Only if you have lived a gold run in the seventies and before – can you appreciate how strong gold can climb when people are worried about the stability of paper currency. There are several examples in history of the gold price more than doubling in a matter of months or in a year or two. Why not now ?
Fundamentally, the buy signal is being confirmed by the broad selling pressure on the US$ relative to a basket of currencies, especially the Japanese Yen, Euro and SwF. The investment community is questioning both the future of Wall Street in the next year or two and how far the US$ can fall. The huge US trade deficit cannot be sustained indefinitely and when the rest of the world that has been exporting to the US suddenly finds that the US is cutting back on imports – this situation can get ugly for those countries and for Wall Street and for US property and for the US$.
If that happens, there will be upheaval in other markets as well, with South Africa interestingly one of the best positioned to withstand some of the blast of the storms we think are coming . Lurking in the background is the worry about a large scale Middle East war or serious terrorist attack.
The investment community that only a few months ago was calling gold …”A relic of history…” is now sitting up and taking notice of the implications of currency and gold price moves since 11 September 2001.
So what does one do? Does one buy gold shares right up here where some technical indicators are screaming that golds are overbought and are likely to at least dip 10% – 25%? Then you begin to believe the potential and just when you think you should bite the bullet not to miss the action, your broker or popular earnings analyst tells you – you are mad – and you hesitate again. This time they tell you that the Rand is getting stronger and that is no good for gold shares.
Nonsense. Yes the Rand has recovered somewhat from last year’s selling – and may be discounting some positive announcements on exchange control and certainly is benefiting from prospects of resources and gold mines doing well. One of the pundits is even enthusiastically saying that Mr Shuttleworth may do a press “rollout” – encouraging skills to return to SA – the way he will shuttle part of his investments….
Yet the investment strategist looks into the future – if the last five month move of the Rand has been to firmer, then the odds are the next move can be weaker – or at least not much more than a few per cent stronger. An unhappy hungry Zimbabwe and little that has changed structurally in SA to attract investment – in a turbulent world climate – makes the Rand still vulnerable. Everyone seems to have forgotten that all that has happened is that the Rand relative to the Euro has not even strengthened to the awful levels of November last year (8.50 ish). Guess what will happen when investors realise that the major trend to weaker of the Rand is intact? Gold share prices will be fuelled not only by a stronger gold price in global currency terms, but in terms of the Rand as well.

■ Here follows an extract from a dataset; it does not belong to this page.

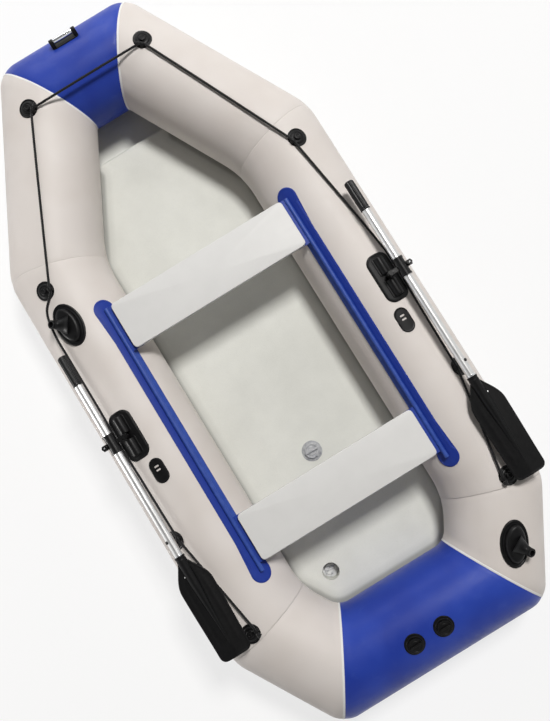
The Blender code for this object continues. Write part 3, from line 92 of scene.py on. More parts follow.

A look at the JSE All Gold Index shows various count scenarios on behavioural evidence: the scenario we are expecting at this stage is that by this time next year we can see the JSE All Gold Index probing resistance e.g. at 4920 or 5430 and perhaps reaching 3850 or 4170 this year already. It does not matter too much how closely the action actually achieves the targets – but what the trend evidence is telling you is that the upside for golds is still investable. Don’t become one of the majority who hesitate now – but end up buying even higher than now, when they should be selling.
Although the R150 bond is firmer today, financials are under pressure and are corroborating our sell signal for JSE financials – depending on your long term strategy. What we do know is that all those lovely banking and insurance shares which have been rallying recently, will be much cheaper in a few months.